Side-by-Side Comparison of the Two Solutions

  • Neither the set nor the list is ordered. We fixed this at the end by sorting.
    • The list can be sorted directly.
    • The set must be converted to a list first. The function sorted does this for us.
  • What about speed? The set version is MUCH FASTER — to the point that the list version is essentially useless on a large data set.
    • We’ll explore why in the rest of this lecture.

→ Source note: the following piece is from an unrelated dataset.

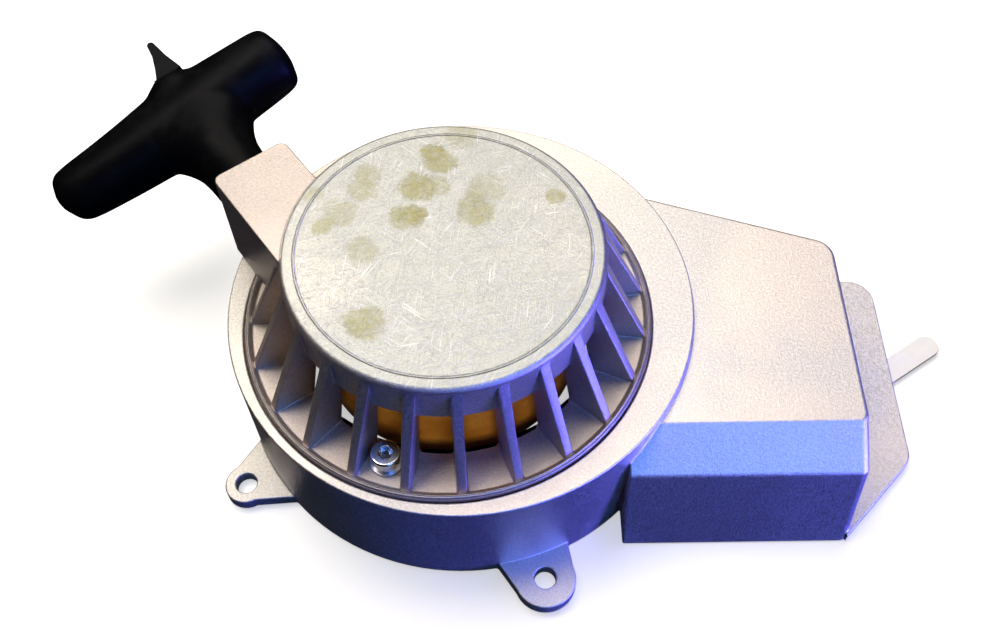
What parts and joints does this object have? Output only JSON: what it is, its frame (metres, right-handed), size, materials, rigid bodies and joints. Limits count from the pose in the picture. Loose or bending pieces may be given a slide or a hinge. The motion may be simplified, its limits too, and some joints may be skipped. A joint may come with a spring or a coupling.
{
  "type": "recoil starter",
  "caption": "Pull starter for a small two-stroke engine: cast fan shroud with air duct, ribbed starter cover, rope reel with pawls and a black T handle.",
  "frame": {"origin": "on the reel's axis, in the plane of the face that bolts to the engine", "axes": "+Z from the engine towards the cap, along the crankshaft; +X along the air duct"},
  "size_m": [0.2425, 0.1459, 0.0645],
  "materials": {
    "cast_shroud": "bare die casting, fine speckled grain",
    "cast_cover": "bare die casting, satin, scratched and stained",
    "bright_screw": "bright plated",
    "plated_washer": "zinc plated",
    "dark_steel": "oiled",
    "spring_steel": "blued",
    "sheet_steel": "zinc plated sheet",
    "reel_nylon": "amber nylon",
    "bronze": "sintered bronze",
    "rope": "braided cord",
    "pawl_steel": "hardened steel",
    "handle_black": "satin black moulding",
    "plug_rubber": "soft black rubber",
    "white_nylon": "natural white nylon"
  },
  "bodies": {
    "root": {"fan_shroud": "cast_shroud", "recoil_cover": "cast_cover", "cover_screws": "bright_screw", "cover_washers": "plated_washer", "centre_screw": "dark_steel", "spring_case": "sheet_steel", "spring_plate": "sheet_steel", "spring_anchor": "dark_steel", "recoil_spring": "spring_steel", "brake_washer": "bronze", "guide_sleeve": "dark_steel", "brake_spring": "spring_steel", "centre_washer": "plated_washer", "rope_bush": "plated_washer", "wire_clip": "white_nylon"},
    "reel": {"reel": "reel_nylon", "reel_bush": "bronze", "rope_coil": "rope", "reel_knot": "rope", "pawl_pins": "dark_steel"},
    "pawl_left": {"pawl_left": "pawl_steel"},
    "pawl_right": {"pawl_right": "pawl_steel"},
    "pawl_guide": {"pawl_guide": "sheet_steel"},
    "rope_end": {"pull_rope": "rope", "handle_knot": "rope"},
    "handle": {"handle_grip": "handle_black", "handle_plug": "plug_rubber", "knot_washer": "plated_washer"}
  },
  "joints": [
    {"name": "handle_pull", "type": "slide", "parent": "root", "child": "rope_end", "axis": [-0.5878, 0.809, 0], "range_m": [0, 0.7], "stiffness_N_per_m": 8, "springref_m": -0.4, "deforming": ["pull_rope"]},
    {"name": "handle_twist", "type": "hinge", "parent": "rope_end", "child": "handle", "pos_m": [-0.0687, 0.05577, 0.0495], "axis": [-0.5878, 0.809, 0], "range_deg": [-180, 180]},
    {"name": "reel_spin", "type": "hinge", "parent": "root", "child": "reel", "pos_m": [0, 0, 0.0495], "axis": [0, 0, 1], "range_deg": [-1765, 0], "deforming": ["recoil_spring"]},
    {"name": "guide_shift", "type": "hinge", "parent": "reel", "child": "pawl_guide", "pos_m": [0, 0, 0.0299], "axis": [0, 0, 1], "range_deg": [0, 25]},
    {"name": "pawl_left_swing", "type": "hinge", "parent": "reel", "child": "pawl_left", "pos_m": [0, 0.018, 0.033], "axis": [0, 0, 1], "range_deg": [0, 25]},
    {"name": "pawl_right_swing", "type": "hinge", "parent": "reel", "child": "pawl_right", "pos_m": [0, -0.018, 0.033], "axis": [0, 0, 1], "range_deg": [0, 25]}
  ],
  "couplings": [
    {"joint": "reel_spin", "follows": "handle_pull", "rad_per_m": -43.86},
    {"joint": "pawl_left_swing", "follows": "guide_shift", "ratio": 1},
    {"joint": "pawl_right_swing", "follows": "guide_shift", "ratio": 1}
  ]
}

Comparison of Running Times for Our Two Solutions

  • List-based solution:
    • Each time before a name is added, the code — through the method in — scans through the entire list to decide if it is there.
    • Thus, the work done is proportional to the size of the list.
    • The overall running time is therefore roughly proportional to the square of the number of entries in the list (and the file).
    • Letting the mathematical variable N represent the length of the list, we write this more formally as O(N^2), or “the order of N squared”
  • Set-based code
    • For sets, Python uses a technique called hashing to restrict the running time of the add method so that it is independent of size of the set.
      • The details of hashing are covered in CSCI 1200, Data Structures.
    • The overall running time is therefore roughly proportional to the length of the set (and number of entries in the file).
    • We write this as O(N).
  • We will discuss this type of analysis more later in the semester.
    • It is covered in much greater detail in Data Structures and again in Intro. to Algorithms.

Discussion

  • Python largely hides the details of the containers — set and list in this case — and therefore it is hard to know which is more efficient and why.
  • For programs applied to small problems involving small data sets, efficiency rarely matters.
  • For longer programs and programs that work on larger data sets, efficiency does matter, sometimes tremendously. What do we do?
    • In some cases, we still use Python and choose the containers and operations that make the code most efficient.
    • In others, we must switch to programming languages, such as C++, that generate and use compiled code.

Summary

  • Sets in Python realize the notion of a mathematical set, with all the associated operations.
  • Operations can be used as method calls or, in many cases, operators.
  • The combined core operations of finding if a value is in a set and adding it to the set are much faster when using a set than the corresponding operations using a list.
  • We will continue to see examples of programming with sets when we work with dictionaries.

Practice Problems

These practice problems are to be used both in understanding sets and as a study aid for the next test.

  1. What is the output of the following Python code? Write the answer by hand before you type it into the Python interpreter. Do not worry about getting the order of the values in a set correct:

    >>> s1 = set([0,1,2])
    >>> s2 = set(range(1,9,2))
    >>> print 'A:', s1.union(s2)
    
    
    >>> print 'B:', s1
    
    
    >>> s1.add('1')
    >>> s1.add(0)
    >>> s1.add('3')
    >>> s3 = s1 | s2
    >>> print 'C:', s3
    
    
    >>> print 'D:', s3 - s1
    

    Note that this example does NOT cover all of the possible set operations. You should generate and test your own examples to ensure that you understand all of the basic set operations.

  2. Write Python code that implements the following set functions using a combination of loops, the in operator, and the add function. In each case, s1 and s2 are sets and the function call should return a set.

    1. union(s1,s2)
    2. intersection(s1,s2)
    3. symmetric_difference(s1,s2)
  3. Write a Python function to find all of the family names in the IMDB data set. Output them in alphabetical order. Assume the family name ends with the first ',' on each input line. Would you have noticed a significant difference in execution time if we used a list implementation? What if the data set were just the students in this class, or all students at RPI?